Shawnee National Forest, yalnızca doğal güzellikleriyle değil, sunduğu aktivitelerle de öne çıkar. Burada yürüyüş, kampçılık, dağ bisikleti, kaya tırmanışı ve balıkçılık gibi pek çok açık hava etkinliği yapılabilir. Özellikle sonbaharda yaprakların renk değiştirmesiyle ortaya çıkan manzaralar, ormanı yılın en cazip ziyaret noktalarından biri haline getirir. Doğa ile iç içe vakit geçirmek ve Illinois’in saklı güzelliklerini keşfetmek isteyenler için Shawnee National Forest vazgeçilmez bir destinasyondur.
20. Galena Historic District (Galena) – 19. yüzyıldan kalma tarihi şehir merkezi.
Galena Historic District, Illinois’in kuzeybatısında yer alan Galena kasabasının kalbini oluşturan ve 19. yüzyıldan kalma mimarisiyle ünlü tarihi bir bölgedir. Buradaki taş ve tuğla binalar, kasabanın maden ve ticaret merkezi olarak parladığı dönemlerden günümüze kalmıştır. Dar sokaklarda sıralanan butik mağazalar, kafeler, sanat galerileri ve antikacılar sayesinde ziyaretçiler adeta zamanda yolculuk yapar. Bölge, aynı zamanda ABD’nin 18. Başkanı Ulysses S. Grant’in eviyle de bilinir ve bu da Galena’yı Amerikan tarihine ilgi duyanlar için özel kılar.

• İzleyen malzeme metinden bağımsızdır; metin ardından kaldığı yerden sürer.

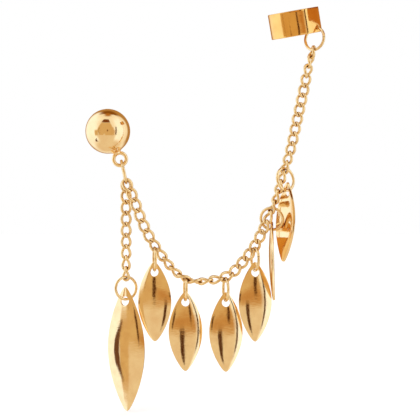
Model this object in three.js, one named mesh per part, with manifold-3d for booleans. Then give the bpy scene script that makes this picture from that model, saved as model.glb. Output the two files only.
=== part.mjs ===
// Ear cuff with a ball stud: a curb chain runs from the stud in the ear lobe up to an open band on
// the rim of the ear. Six small dished leaves hang along it, and a big leaf hangs on a chain of its own.
// Millimetres, +Z up, +Y away from the viewer. The origin is where the post leaves the back of the ball.

import * as THREE from "three";
import { mergeVertices } from "three/addons/utils/BufferGeometryUtils.js";
import Module from "manifold-3d";

// Ball stud
const ballRadius = 4;
const ballSides = 20;
const ballRings = 14;
const postRadius = 0.4;
const postLength = 10;
const postRoot = 1; // how deep the post starts inside the ball
const postSides = 12;
const eyeHoleRadius = 0.8;
const eyeWireRadius = 0.325;
const eyeAngle = 23.5; // degrees from straight down, towards +X
const solderRadius = 0.55;
const solderDepth = 0.5; // how deep the solder starts inside the ball
const eyeSteps = 16;
const eyeSides = 6;

// Push-on nut behind the ear lobe
const lobeGap = 3.8;
const nutPostGap = 0.1;
const nutFlangeRadius = 2.5;
const nutFlangeThickness = 0.5;
const nutBarrelRadius = 1.4;
const nutBarrelLength = 2.2;
const nutSides = 16;

// Open band on the rim of the ear
const cuffRadius = 4.6;
const cuffWall = 0.45;
const cuffHeight = 4.5;
const cuffOpening = 3; // width of the open gap, which faces away from the viewer
const cuffEdgeRadius = 0.1;
const cuffPlace = [33.65, -1.8, 19.69];
const cuffLeanLeft = 9.9; // degrees, top towards -X
const cuffLeanFront = 8.5; // degrees, top towards the viewer
const cuffArcSteps = 26;
const cuffHoleRadius = 0.5;
const cuffHoleEdge = 0.45; // metal left between the hole and the lower edge
const cuffHoleTurn = 51; // degrees round the band from its front, towards +X
const cuffHoleSides = 16;

// Jump rings
const ringRadius = 2; // to the middle of the wire
const ringWireRadius = 0.25;
const ringSteps = 16;
const ringSides = 6;
const ringLeanOnStud = 12.5; // degrees, bottom towards +X
const ringTurnOnStud = 5.5; // degrees off edge-on
const ringSeatOnStud = 38; // degrees from straight down, where the ring bears in the eye
const ringLeanOnCuff = -7.6;
const ringTurnOnDrop = 28; // degrees off face-on, right side farther away

// Chains, of links twisted about their length
const linkWireRadius = 0.2;
const linkWidth = 2.07; // over the wires
const linkTwist = 85; // degrees from end to end
const linkFuse = 0.12; // how far neighbouring links sink into each other
const linkSteps = 12;
const linkSides = 5;
const chainSpread = 1.1; // between the two chains on the stud ring
const mainChainLinks = 39;
const dropChainLinks = 9;
const dropChainPitch = 1.99;

// Fits
const wireGap = 0.08; // between a small leaf's ring and the chain's link
const holeGap = 0.14; // between a ring and the edge of the hole that it hangs in or holds
const bigLeafHoleGap = 0.32; // wider, because this ring crosses the hole aslant
const endGap = 0.17; // between a ring and the end link of a chain

// Route of the long chain, chosen points as X and Z between its two end rings
const chainRoute = [
  [4.57, -11.79],
  [5.89, -15.55],
  [7.63, -19.23],
  [9.96, -22.59],
  [12.2, -25.25],
  [14.75, -26.79],
  [18.23, -26.66],
  [21.61, -25.89],
  [24.07, -23.45],
  [26.41, -20.38],
  [27.98, -17.09],
  [29.45, -13.82],
  [31.11, -8.41],
  [32.68, -3.3],
  [33.88, 2.16],
  [35.09, 7.66],
  [35.84, 11.3],
];
const chainDepth = -4.5; // Y of the long chain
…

Galena Historic District, yalnızca tarihî atmosferiyle değil, aynı zamanda sunduğu kültürel etkinliklerle de canlı bir merkezdir. Yıl boyunca düzenlenen festivaller, müzik etkinlikleri ve el sanatları fuarları kasabaya ayrı bir renk katar. Ayrıca bölge, doğal manzaraları ve nehir kıyısındaki konumuyla romantik bir kaçamak noktası olarak da tercih edilir. Illinois’in küçük ama büyüleyici kasabalarından biri olan Galena, hem tarih hem de kültür meraklıları için mutlaka görülmesi gereken bir destinasyondur.